I do think a lot of it comes down to extreme emotions when dealing with grief.
Offline
Yes, John apparently didn't see what happened (Sherlock provoking Norbury) but at this point, all that matters to him is that Mary is dead and that Sherlock didn't keep his promise to protect her. Of course, this is absurd, Sherlock is no super heroe and can't keep everybody safe just because he promised to, but John's immediate reaction is understandable.
Then we don't know (or maybe i missed it) how much time has passed between Mary's death and the scene with Molly passing John's note to Sherlock. Maybe it's really soon after Mary's death, which would explain why John is still angry. He hasn't had enough time to give it second thoughts.
It must be so difficult for him. History repeats itself. The two persons he loves most in the world are Sherlock and Mary (and Rosie too, now, well, I hope so!) and he saw them both dying in front of his eyes (yes, Sherlock was faking his death but John didn't know at the time), unable to do anything to save them (sure, there was nothing he could do, but he must have felt helpless nonetheless)
He must feel guilty for having cheating on Mary (or at least, having thought about it) but also for having sent Mary to the Aquarium (after all, Sherlock asked HIM to come, not Mary!)

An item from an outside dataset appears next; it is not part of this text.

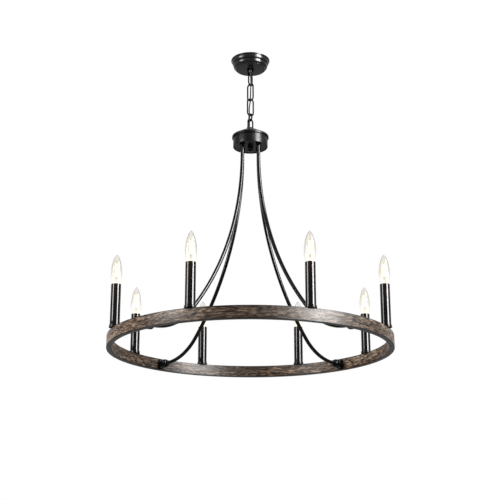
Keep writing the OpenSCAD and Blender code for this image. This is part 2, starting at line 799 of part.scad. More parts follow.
// The round piece between the ferrule and the pad. The tube stands in one end of it and the
// stud in the other.
module arm_barrels() {
    r = barrel_d / 2;
    round_in = [for (a = [0 : 15 : 90]) [r - barrel_edge * (1 - sin(a)), barrel_edge * (1 - cos(a))]];
    round_out = [for (a = [0 : 15 : 90])
        [r - barrel_edge * (1 - cos(a)), barrel_length - barrel_edge * (1 - sin(a))]];
    color(black_colour) for (az = arm_az) along_arm_end(az, barrel_r) rotate_extrude() polygon(concat(
        [
            [stud_d / 2 + fit, barrel_length], [stud_d / 2 + fit, tube_seat],
            [arm_d / 2 + fit, tube_seat], [arm_d / 2 + fit, 0]
        ],
        round_in, round_out
    ));
}

// The plate between the barrel and the ring, bent to the ring's inner face.
module arm_pads() {
    half_angle = asin(pad_w / 2 / ring_inner_r);
    color(black_colour) for (az = arm_az) difference() {
        at_azimuth(az) rotate([0, 0, -half_angle]) rotate_extrude(angle = 2 * half_angle, $fn = ring_fn)
            translate([pad_r, arm_end_z - pad_h / 2]) square([pad_t, pad_h]);
        along_arm_end(az, pad_r - cut) cylinder(r = stud_d / 2 + fit, h = pad_t + 2 * cut);
    }
}

module arm_studs() {
    color(steel_colour) for (az = arm_az)
        along_arm_end(az, stud_in_r) pipe(stud_d, post_bore, stud_out_r - stud_in_r);
}

module stud_nuts() {
    color(steel_colour) for (az = arm_az)
        along_arm_end(az, ring_inner_r + ring_wall) hex_nut(stud_nut_af, stud_nut_h, stud_d);
}

// The lead in each arm, from the junction to the wire in the ring.
module arm_wires() {
    color("#3a3a3a") for (az = arm_az) arm_bar(az, lead_d, junction_z, ring_wire_r - lead_d / 2);
}

// ---------------------------------------------------------------- ring

// A channel of bent sheet, open below, with holes for the candle posts and the arm studs.
module ring_channel() {
    color(wood_colour) difference() {
        translate([0, 0, ring_top_z]) rotate_extrude($fn = ring_fn) polygon([
            [ring_inner_r, ring_edge - ring_h], [ring_inner_r, -ring_edge], [ring_inner_r + ring_edge, 0],
            [ring_outer_r - ring_edge, 0], [ring_outer_r, -ring_edge], [ring_outer_r, ring_edge - ring_h],
            [ring_outer_r - ring_edge, -ring_h], [ring_outer_r - ring_wall, -ring_h],
            [ring_outer_r - ring_wall, -ring_wall], [ring_inner_r + ring_wall, -ring_wall],
            [ring_inner_r + ring_wall, -ring_h], [ring_inner_r + ring_edge, -ring_h]
        ]);
        at_each_candle() translate([0, 0, -ring_wall - cut])
            cylinder(r = post_d / 2 + fit, h = ring_wall + 2 * cut);
        for (az = arm_az) along_arm_end(az, ring_inner_r - cut)
            cylinder(r = stud_d / 2 + fit, h = ring_wall + 2 * cut);
    }
}

// The strip that closes the channel from below.
module ring_floor() {
    color(wood_colour) translate([0, 0, ring_top_z - ring_h]) rotate_extrude($fn = ring_fn)
        translate([ring_inner_r + ring_wall + fit, 0])
            square([ring_t - 2 * ring_wall - 2 * fit, ring_wall]);
}

// The wire that runs round inside the ring, with a branch up each post to its socket.
module ring_wires() {
    color("#3a3a3a") {
        translate([0, 0, arm_end_z]) rotate_extrude($fn = ring_fn)
            translate([ring_wire_r, 0]) circle(d = lead_d);
        at_each_candle() translate([0, 0, -ring_h / 2 - branch_foot])
            cylinder(d = lead_d, h = branch_foot + ring_h / 2 + socket_z + socket_floor);
    }
}

// ---------------------------------------------------------------- candles

module candle_posts() {
    color(steel_colour) at_each_candle() translate([0, 0, -post_tail])
        pipe(post_d, post_bore, post_tail + socket_z + post_seat);
}

// A nut inside the ring, with two of its flats along the ring's walls, and one on the floor of
// the cup, on each post.
module post_locknuts() {
    color(steel_colour) at_each_candle() rotate([0, 0, 30])
        for (foot_z = [-ring_wall - post_nut_h, cup_floor])
            translate([0, 0, foot_z]) hex_nut(post_nut_af, post_nut_h, post_d);
}

module candle_cups() {
    inner_r = sleeve_d / 2 + cup_play;
    rim_r = inner_r + cup_wall;
    edge = 0.5;
    color(black_colour) at_each_candle() rotate_extrude() polygon([
        [post_d / 2 + fit, 0], [rim_r + cup_flare, 0], [rim_r + cup_flare, 1], [rim_r, 2.2],
        [rim_r, cup_h - edge], [rim_r - edge, cup_h], [inner_r, cup_h], [inner_r, cup_floor],
        [post_d / 2 + fit, cup_floor]
    ]);
}

module candle_sleeves() {
    color(black_colour) at_each_candle() translate([0, 0, cup_floor])
        pipe(sleeve_d, sleeve_d - 2 * sleeve_wall, sleeve_top - cup_floor);
}

// The insulating socket: it stands on the post and holds the brass shell.
module socket_bodies() {
    shell_r = shell_bore / 2 + shell_wall + fit;
    color("#222224") at_each_candle() translate([0, 0, socket_z]) rotate_extrude() polygon([
        [post_d / 2 + fit, 0], [socket_d / 2, 0], [socket_d / 2, socket_length], [shell_r, socket_length],
        [shell_r, socket_floor], [lead_d / 2 + fit, socket_floor], [lead_d / 2 + fit, post_seat],
        [post_d / 2 + fit, post_seat]
    ]);
}

module socket_shells() {
    color(brass_colour) at_each_candle() translate([0, 0, socket_top_z - shell_length])
        pipe(shell_bore + 2 * shell_wall, shell_bore, shell_length);
}

// The centre contact on the floor of each socket, just under the bulb's tip.
module socket_contacts() {
    h = base_z - base_tip_h - contact_gap - socket_z - socket_floor;
    color(brass_colour) at_each_candle() translate([0, 0, socket_z + socket_floor]) {
        cylinder(d = base_tip_d + 1, h = 1);
        cylinder(d = base_tip_d - 1, h = h);
    }
}

// ---------------------------------------------------------------- bulbs

belly_r = bulb_d / 2;
neck_r = bulb_neck_d / 2;

// Radius of the glass at a height, above and below the widest place.
function glass_r(z) =
    z > bulb_belly_z
        ? belly_r * pow(1 - pow((z - bulb_belly_z) / (bulb_top_z - bulb_belly_z), 2), tip_power)
        : neck_r + (belly_r - neck_r)
            * (1 - pow((bulb_belly_z - z) / (bulb_belly_z - bulb_neck_z), neck_power));

glass_steps = 20;
neck_steps = 6;
foot_edge = 1;
tip_wall = 1.5 * glass_wall;
// Outline heights: even steps up to the widest place, then closer and closer to the tip.
glass_line = concat(
    [[neck_r - foot_edge, base_top_z], [neck_r, base_top_z + foot_edge]],
    [
        for (i = [0 : neck_steps])
            let (z = bulb_neck_z + (bulb_belly_z - bulb_neck_z) * i / neck_steps) [glass_r(z), z]
    ],
    [
        for (i = [1 : glass_steps - 1])
            let (z = bulb_belly_z + (bulb_top_z - bulb_belly_z) * sin(90 * i / glass_steps))
                [glass_r(z), z]
    ]
);

// The glass envelope with its flat foot and the stem that stands inside it. The inner line is
// the outer one stepped in by the wall and, towards the tip, down by it as well.
module bulb_glass(k) {
    last = len(glass_line) - 1;
    belly = 2 + neck_steps;
    inner = [
        for (i = [last : -1 : 1])
            [max(glass_line[i][0] - glass_wall, 0.01), glass_line[i][1] - (i > belly ? glass_wall * i / last : 0)]
    ];
    color(glass_colour, 0.5) at_candle(k) rotate_extrude() polygon(concat(
        [[0, base_top_z]], glass_line, [[0, bulb_top_z], [0, bulb_top_z - tip_wall]], inner,
        [
            [stem_d / 2, base_top_z + 2 * foot_edge], [stem_d / 2 - stem_edge / 2, stem_top_z - stem_edge],
            [stem_d / 2 - 1.5 * stem_edge, stem_top_z], [0, stem_top_z]
        ]
    ));
}

// The screw base with its rolled thread and tip, and the four filaments with their support.
module bulb_base(k) {
    r = base_d / 2;
    pitch = (base_length - thread_foot - thread_head) / thread_rings;
    thread = [
        for (i = [0 : thread_rings - 1], half = [0, 1])
            [r - half * thread_depth, base_z + thread_foot + (i + half / 2) * pitch]
    ];
    at_candle(k) {
        color(brass_colour) rotate_extrude() polygon(concat(
            [
                [0, base_z - base_tip_h], [base_tip_d / 2 - base_tip_edge, base_z - base_tip_h],
                [base_tip_d / 2, base_z - base_tip_h + base_tip_edge], [base_tip_d / 2, base_z],
                [r - base_edge, base_z], [r - thread_depth, base_z + base_edge]
            ],
            thread,
            [
                [r - thread_depth, base_top_z - thread_head], [r, base_top_z - thread_head + 1],
                [r, base_top_z]
            ],
            [[0, base_top_z]]
        ));
        color("#ffcf7a") {
            head_z = stem_top_z + filament_length * cos(filament_tilt);
            for (i = [0 : filament_count - 1]) rotate([0, 0, (i + 0.5) * 360 / filament_count]) {
                translate([filament_foot_r - filament_d / 4, 0, stem_top_z])
                    rotate([0, filament_tilt, 0]) cylinder(d = filament_d, h = filament_length);
                translate([0, 0, head_z - filament_d]) rotate([0, 90, 0])
                    cylinder(d = support_d, h = filament_head_r - support_d);
            }
            translate([0, 0, stem_top_z]) cylinder(d = support_d, h = head_z - stem_top_z + filament_d);
            translate([0, 0, stem_top_z]) cylinder(d = 2 * filament_foot_r, h = support_d);
        }
    }
}

// ---------------------------------------------------------------- what is drawn

crossbar();
canopy_nipple();
canopy_locknuts();
canopy();
canopy_loop();
ground_screw();
terminal_block();
canopy_bushing();
power_cord();
top_link();
link_2();
link_3();
short_link();
hub_loop();
hub_cap();
hub_bushing();
hub_body();
hub_plate();
hub_rod();
rod_locknuts();
hub_finial();
hub_junction();
arm(0);  // arm_1
arm(1);  // arm_2
arm(2);  // arm_3
arm(3);  // arm_4
arm_collars();
arm_locknuts();
arm_ferrules();
arm_barrels();
arm_pads();
arm_studs();
stud_nuts();
arm_wires();
ring_channel();
ring_floor();
ring_wires();
candle_posts();
post_locknuts();
candle_cups();
candle_sleeves();
socket_bodies();
socket_shells();
socket_contacts();
bulb_glass(0);  // bulb_glass_1
bulb_glass(1);  // bulb_glass_2
bulb_glass(2);  // bulb_glass_3
bulb_glass(3);  // bulb_glass_4
bulb_glass(4);  // bulb_glass_5
bulb_glass(5);  // bulb_glass_6
bulb_glass(6);  // bulb_glass_7
bulb_glass(7);  // bulb_glass_8
bulb_base(0);  // bulb_base_1
bulb_base(1);  // bulb_base_2
bulb_base(2);  // bulb_base_3
bulb_base(3);  // bulb_base_4
bulb_base(4);  // bulb_base_5
bulb_base(5);  // bulb_base_6
bulb_base(6);  // bulb_base_7
bulb_base(7);  // bulb_base_8
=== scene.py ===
# %% [markdown]
# # A wagon wheel chandelier
#
# A ring of sheet steel, painted to look like weathered wood, carries eight candle lamps. Four
# bent black tubes lift it to a round hub, and a short chain hangs the hub from a canopy.
# The measured solids come from the CAD model. Here they get their finishes, and the parts
# that catch the light are drawn again as smooth surfaces.

# %% Load the measured model
import math
import bmesh
import bpy
import numpy as np
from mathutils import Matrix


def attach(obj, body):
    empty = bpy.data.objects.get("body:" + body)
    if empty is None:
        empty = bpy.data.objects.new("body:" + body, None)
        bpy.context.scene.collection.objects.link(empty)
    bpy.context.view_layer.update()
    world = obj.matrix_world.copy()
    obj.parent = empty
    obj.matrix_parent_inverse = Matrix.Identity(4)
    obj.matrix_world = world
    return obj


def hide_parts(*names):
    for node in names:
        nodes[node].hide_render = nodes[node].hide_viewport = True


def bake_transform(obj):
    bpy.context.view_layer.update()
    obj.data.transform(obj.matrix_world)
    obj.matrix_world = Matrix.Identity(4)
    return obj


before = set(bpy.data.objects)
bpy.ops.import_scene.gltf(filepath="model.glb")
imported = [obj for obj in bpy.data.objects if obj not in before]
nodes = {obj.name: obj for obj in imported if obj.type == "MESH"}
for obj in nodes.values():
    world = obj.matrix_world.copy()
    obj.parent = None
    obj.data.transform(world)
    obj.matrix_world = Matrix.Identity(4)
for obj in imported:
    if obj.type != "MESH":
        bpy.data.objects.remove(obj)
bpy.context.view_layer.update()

# %% [markdown]
# ## The camera
#
# The photograph looks up at the light: the ring's far side appears below its near side. The
# camera's height, distance and lens were worked out from the ring's ellipse and from the
# widths of the canopy and the hub. A long lens keeps the perspective as gentle as it is there.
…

He must be worried about Rosie. All the parenthood's weight falls on his shoulders and I know by experience it can be quite stressful (my son was only two and a half when my husband died and during the first couple of weeks after his death, I thought I would never be able to raise my son properly, to play both the mother and the father's parts etc...)
And when you're grieving, you're quite unable to think positively for a while (you only think about the darkest things). So if I put myself in John's shoes for a second, out of grief and anger, I think I would blame Sherlock for all the misery in my life: he made John believe he was dead and let him grieve for three whole years (!!!), he practically roasted in a bonfire because some psychopath wanted to test Sherlock's priorities (and it's not like he hadn't been the target of another 'psychopath' earlier >> he was supposed to be shot if Sherlock hadn't jumped off St Bart's roof), he thought he was about to die in an underground explosion only to realise Sherlock had made a fool of him, Sherlock showed him that Mary was not the wife he thought she was (sure, it was the right thing to do, but sometimes, I wonder if John wouldn't have preferred not to know anything about it), AND Sherlock failed to protect Mary.
If you think about all this, you would definitely believe that Sherlock is bad luck and that it's better for yourself (and for your daughter!) to stay away from him.
But I'm pretty sure John will then give it second thoughts. That he'll be able to think of all the good things Sherlock has brought him, all the good times they had together, and all the things Sherlock has done to protect him and Mary, and that there will be a reconciliation... and this time, it will be John's turn to apologise...
Offline
I agree, Pops, on both your points. Also, I forgot to mention before: I really like the picture in your signature!